Publicly available documents regarding Iraq’s oil supplies foretold a crumbling security situation long before the rise of the Islamic State of Iraq and Syria, Sen. Lisa Murkowski detailed in a report released Friday.
The Islamic State, the terrorist group that controls a large swath of territory in Iraq and Syria, has made controlling oil infrastructure a central part of its expansion and financing strategy. According to public documents used in the report, officials in the United States and abroad were aware of the instability in Iraq’s oil sector for years, which Murkowski said laid a foundation for the Islamic State’s entrance — even if the disturbances weren’t directly attributable to the group itself.
“There were plenty of early warning signs that Iraq faced a deteriorating security situation years before the current collapse,” the Alaska Republican said of the report prepared by her Senate Energy and Natural Resources Committee staff. “None of this is classified information and surely was being tracked by our national security folks.”
The report pools documents dating to 2011 from the U.S. Energy Information Administration, which is the statistical arm of the Energy Department, as well as the Paris-based International Energy Agency and the now-defunct special inspector general for Iraq Reconstruction.
The Islamic State did not cause all the disruptions detailed in the report, Murkowski noted.
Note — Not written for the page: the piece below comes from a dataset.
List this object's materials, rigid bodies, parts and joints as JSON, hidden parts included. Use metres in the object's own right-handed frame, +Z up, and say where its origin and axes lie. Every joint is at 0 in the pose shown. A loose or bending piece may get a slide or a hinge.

Rather, the public documents highlighted in it shows that officials knew militants were fomenting instability through targeting oil resources, and that tensions among various groups were rising — a dynamic that the Islamic State has exploited.
“These public records tell a story of oil infrastructure under attack, trade routes cut off, the Kurdish Regional Government maneuvering for greater independence, and security forces incapable of performing their core mission at critical moments,” the report said.
Warning signs included an attack on the 600-mile Kirkuk-Ceyhan pipeline, the main artery for exporting Kurdish crude, which illuminated enhanced militant activity. And early this year, militants cut off a trucking route for oil exports into Jordan.
The report opens with the September 2013 Kurdish seizure of Kirkuk, a major oil-producing town in the semi-autonomous Kurdistan region. Iraqi forces had fled their posts as the Islamic State advanced, leaving Kurdish “peshmerga” troops to fill the security gap.
“Fighting in Syria has further complicated security in these areas, rendering control of the Syria-Iraq border beyond difficult. The disorder has facilitated the cross-border movements of personnel from al Qaeda in Iraq (now called the Islamic State of Iraq and Syria, or ISIS) between the two countries,” SIGIR said in the Sept. 9, 2013, report to Congress.